DO THIS:
Copy every line of the listing that holds the string "joints".

SUPPLIED DATA:
-----
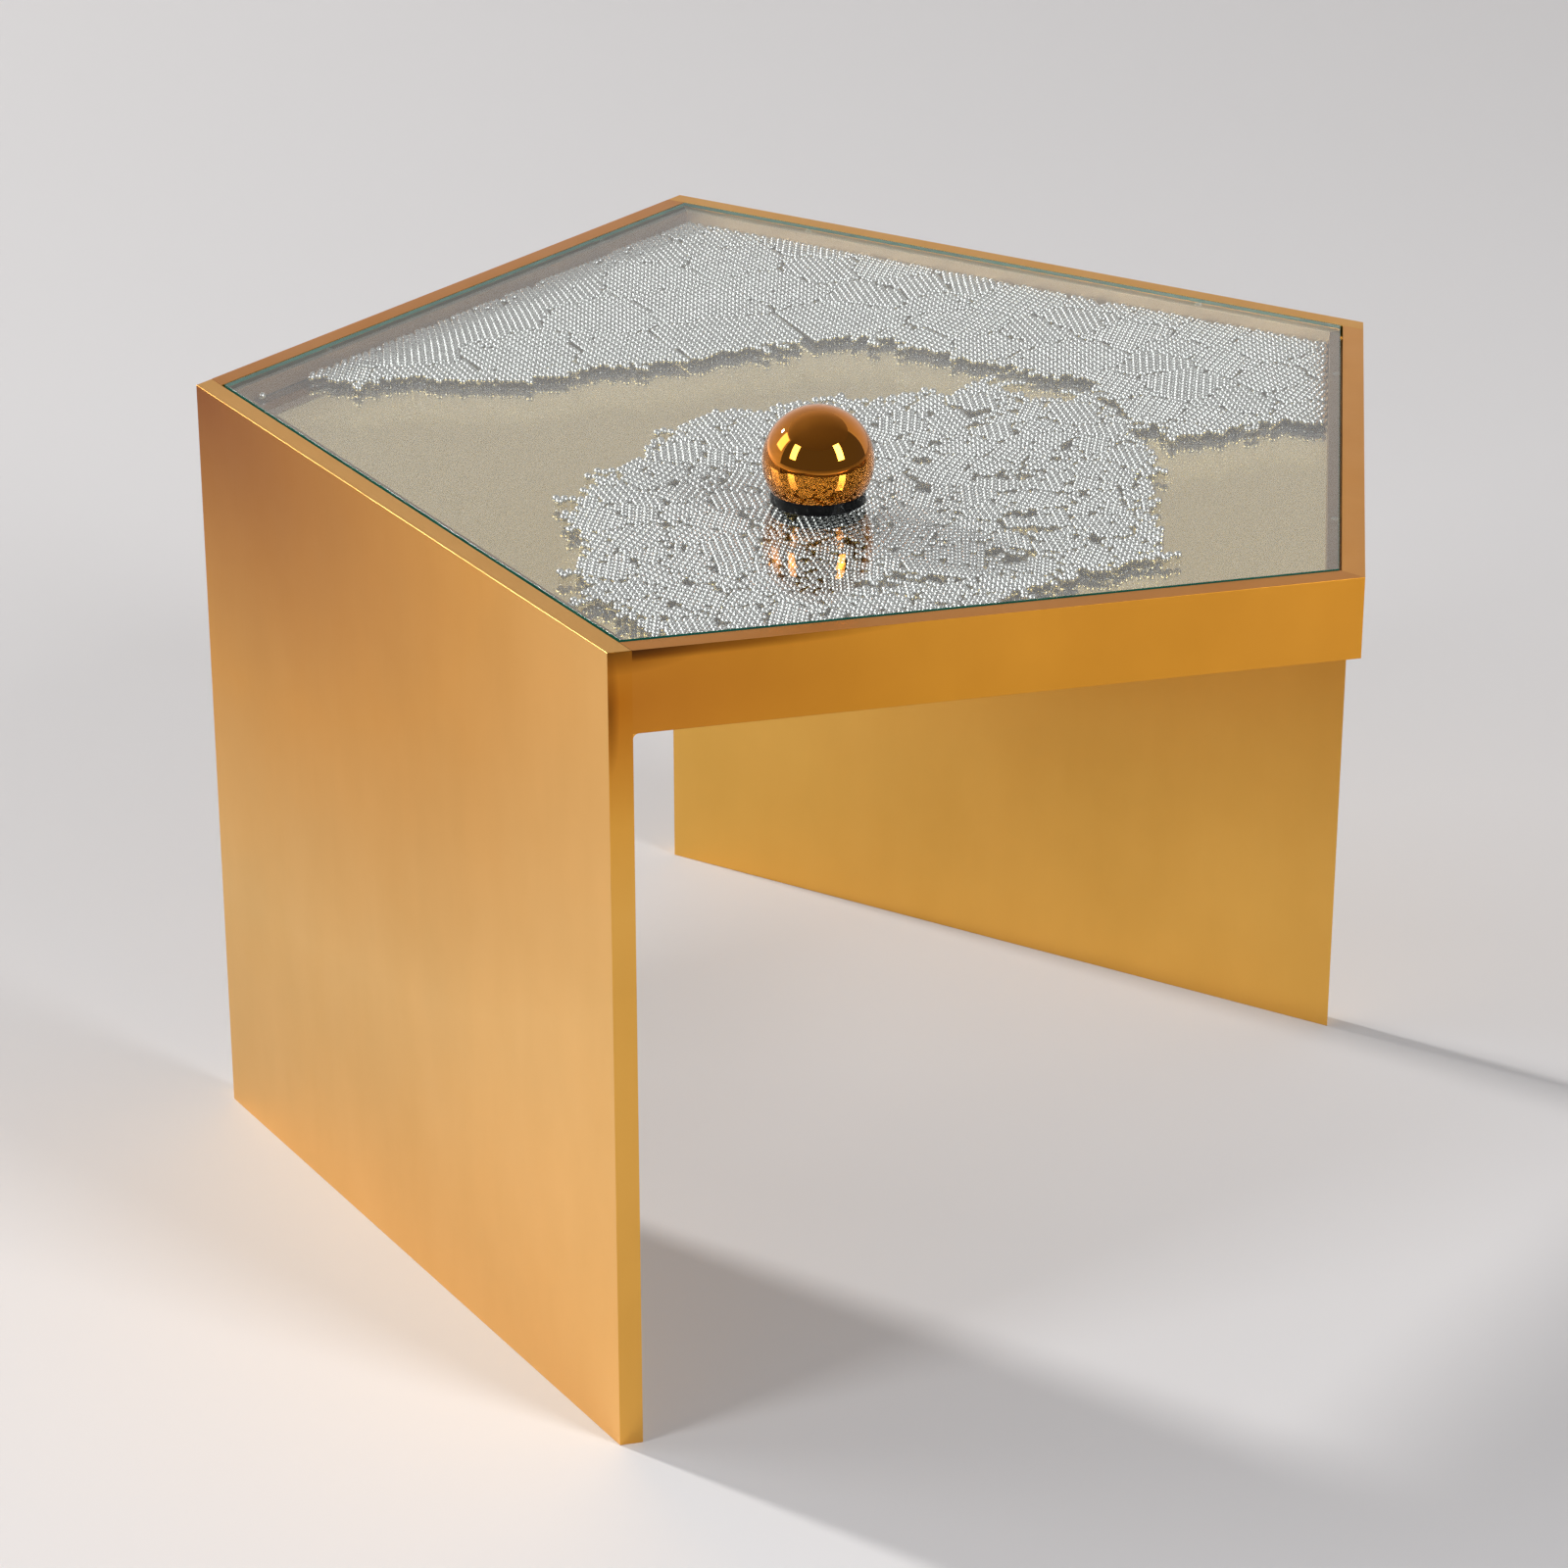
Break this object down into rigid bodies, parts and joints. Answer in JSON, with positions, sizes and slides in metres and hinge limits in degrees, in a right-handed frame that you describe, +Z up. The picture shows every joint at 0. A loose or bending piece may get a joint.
-----
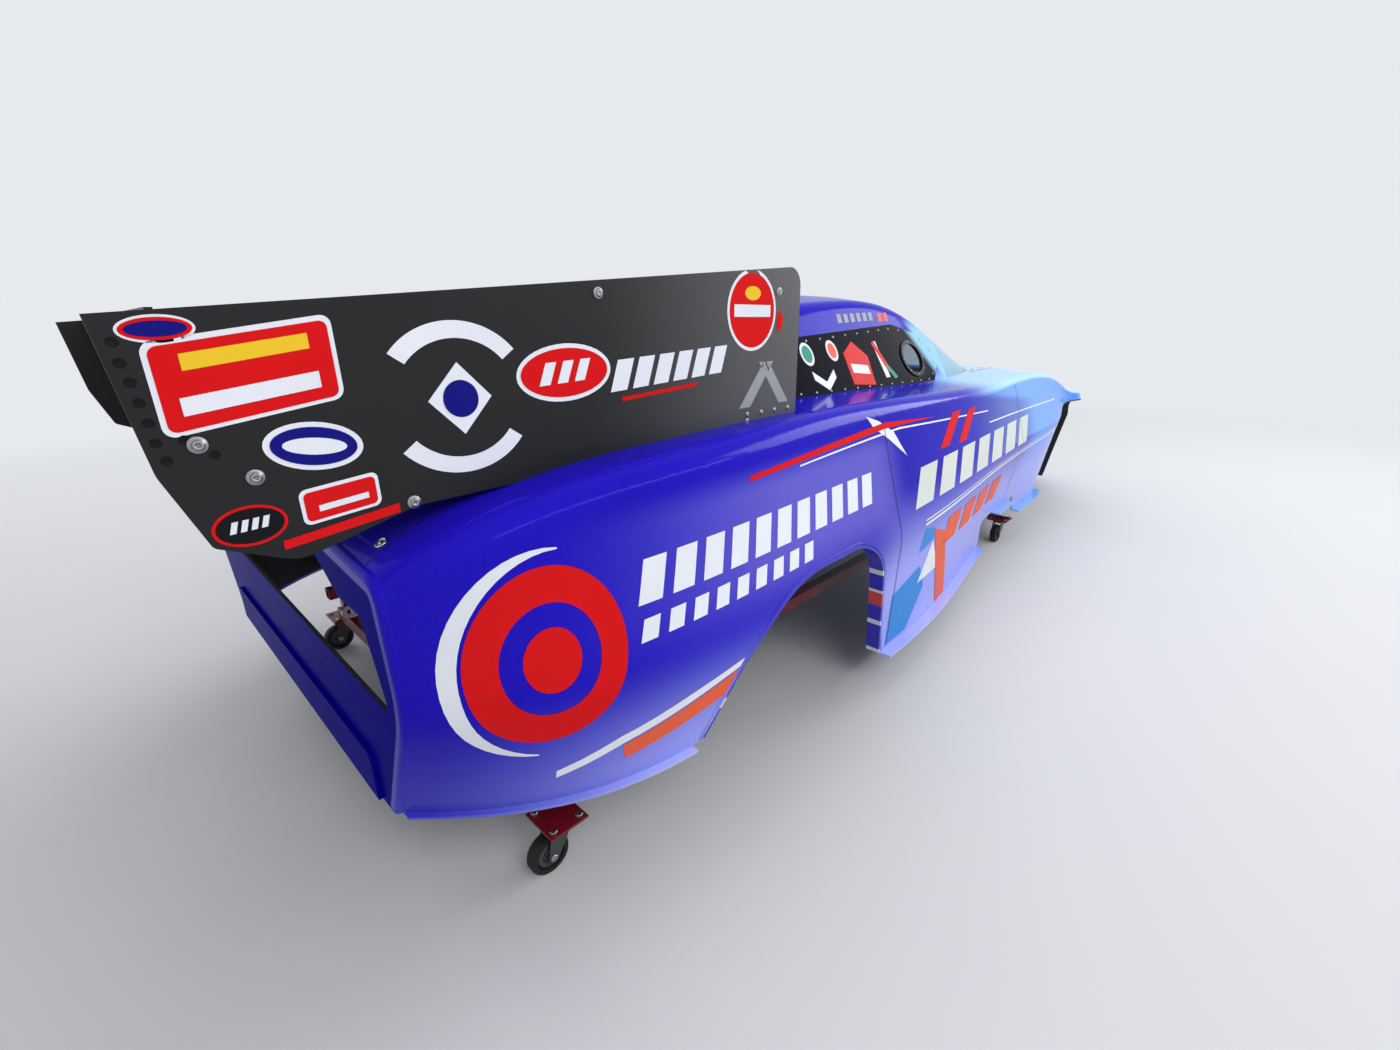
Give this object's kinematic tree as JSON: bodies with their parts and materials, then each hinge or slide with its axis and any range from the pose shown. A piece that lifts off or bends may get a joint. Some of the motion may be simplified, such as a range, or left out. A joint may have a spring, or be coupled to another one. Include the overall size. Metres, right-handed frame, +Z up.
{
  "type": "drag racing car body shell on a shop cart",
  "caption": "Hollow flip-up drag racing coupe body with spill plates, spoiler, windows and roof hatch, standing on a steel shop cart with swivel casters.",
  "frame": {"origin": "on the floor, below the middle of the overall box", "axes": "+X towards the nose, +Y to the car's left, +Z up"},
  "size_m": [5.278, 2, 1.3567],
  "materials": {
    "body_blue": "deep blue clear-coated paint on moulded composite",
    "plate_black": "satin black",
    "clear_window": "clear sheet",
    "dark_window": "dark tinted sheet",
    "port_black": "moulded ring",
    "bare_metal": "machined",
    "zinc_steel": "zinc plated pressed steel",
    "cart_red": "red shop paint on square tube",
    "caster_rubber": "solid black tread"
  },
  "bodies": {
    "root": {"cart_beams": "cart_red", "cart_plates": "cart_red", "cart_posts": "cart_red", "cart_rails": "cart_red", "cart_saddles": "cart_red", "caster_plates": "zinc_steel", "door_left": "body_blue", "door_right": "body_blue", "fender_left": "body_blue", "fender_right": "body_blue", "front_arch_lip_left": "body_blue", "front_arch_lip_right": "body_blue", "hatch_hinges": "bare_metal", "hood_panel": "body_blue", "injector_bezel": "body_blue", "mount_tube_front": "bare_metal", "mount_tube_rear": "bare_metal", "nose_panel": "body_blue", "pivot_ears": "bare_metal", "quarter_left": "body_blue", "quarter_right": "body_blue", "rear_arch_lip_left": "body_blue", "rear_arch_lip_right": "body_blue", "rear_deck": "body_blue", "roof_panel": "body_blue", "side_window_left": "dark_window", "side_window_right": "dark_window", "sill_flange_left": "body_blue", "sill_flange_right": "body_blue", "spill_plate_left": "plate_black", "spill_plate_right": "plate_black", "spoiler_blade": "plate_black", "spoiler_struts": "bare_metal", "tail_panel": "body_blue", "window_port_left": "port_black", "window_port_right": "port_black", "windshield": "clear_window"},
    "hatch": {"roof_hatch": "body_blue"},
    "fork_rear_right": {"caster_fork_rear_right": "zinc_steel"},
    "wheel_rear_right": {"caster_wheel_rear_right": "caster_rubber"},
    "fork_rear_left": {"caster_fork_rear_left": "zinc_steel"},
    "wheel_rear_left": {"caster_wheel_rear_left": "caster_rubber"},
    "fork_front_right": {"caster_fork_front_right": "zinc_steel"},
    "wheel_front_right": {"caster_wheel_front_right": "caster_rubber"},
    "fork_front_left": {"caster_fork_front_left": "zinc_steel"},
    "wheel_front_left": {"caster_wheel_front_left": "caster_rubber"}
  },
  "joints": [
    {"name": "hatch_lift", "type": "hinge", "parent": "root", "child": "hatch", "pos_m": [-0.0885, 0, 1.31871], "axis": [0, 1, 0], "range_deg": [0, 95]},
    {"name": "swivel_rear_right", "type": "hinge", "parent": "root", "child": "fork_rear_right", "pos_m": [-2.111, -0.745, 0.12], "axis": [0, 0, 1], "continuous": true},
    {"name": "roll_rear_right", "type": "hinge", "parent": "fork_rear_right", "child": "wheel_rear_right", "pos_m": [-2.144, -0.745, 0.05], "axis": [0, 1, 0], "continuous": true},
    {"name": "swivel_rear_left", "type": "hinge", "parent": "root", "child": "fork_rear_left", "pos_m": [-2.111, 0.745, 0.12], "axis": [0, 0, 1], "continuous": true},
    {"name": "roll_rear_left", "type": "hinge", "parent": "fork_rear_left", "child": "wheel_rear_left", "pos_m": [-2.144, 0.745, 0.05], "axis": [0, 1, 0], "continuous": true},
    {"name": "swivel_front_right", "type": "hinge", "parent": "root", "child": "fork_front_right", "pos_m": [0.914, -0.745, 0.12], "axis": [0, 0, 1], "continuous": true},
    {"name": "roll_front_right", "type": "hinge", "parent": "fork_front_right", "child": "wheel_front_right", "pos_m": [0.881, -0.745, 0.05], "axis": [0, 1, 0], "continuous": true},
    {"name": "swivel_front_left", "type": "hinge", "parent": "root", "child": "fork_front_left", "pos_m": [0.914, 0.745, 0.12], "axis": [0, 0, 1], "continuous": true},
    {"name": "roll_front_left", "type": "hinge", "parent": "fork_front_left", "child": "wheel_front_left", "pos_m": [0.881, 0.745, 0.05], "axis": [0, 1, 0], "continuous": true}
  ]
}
-----
RESPONSE BELOW:
Break this object down into rigid bodies, parts and joints. Answer in JSON, with positions, sizes and slides in metres and hinge limits in degrees, in a right-handed frame that you describe, +Z up. The picture shows every joint at 0. A loose or bending piece may get a joint.
  "joints": [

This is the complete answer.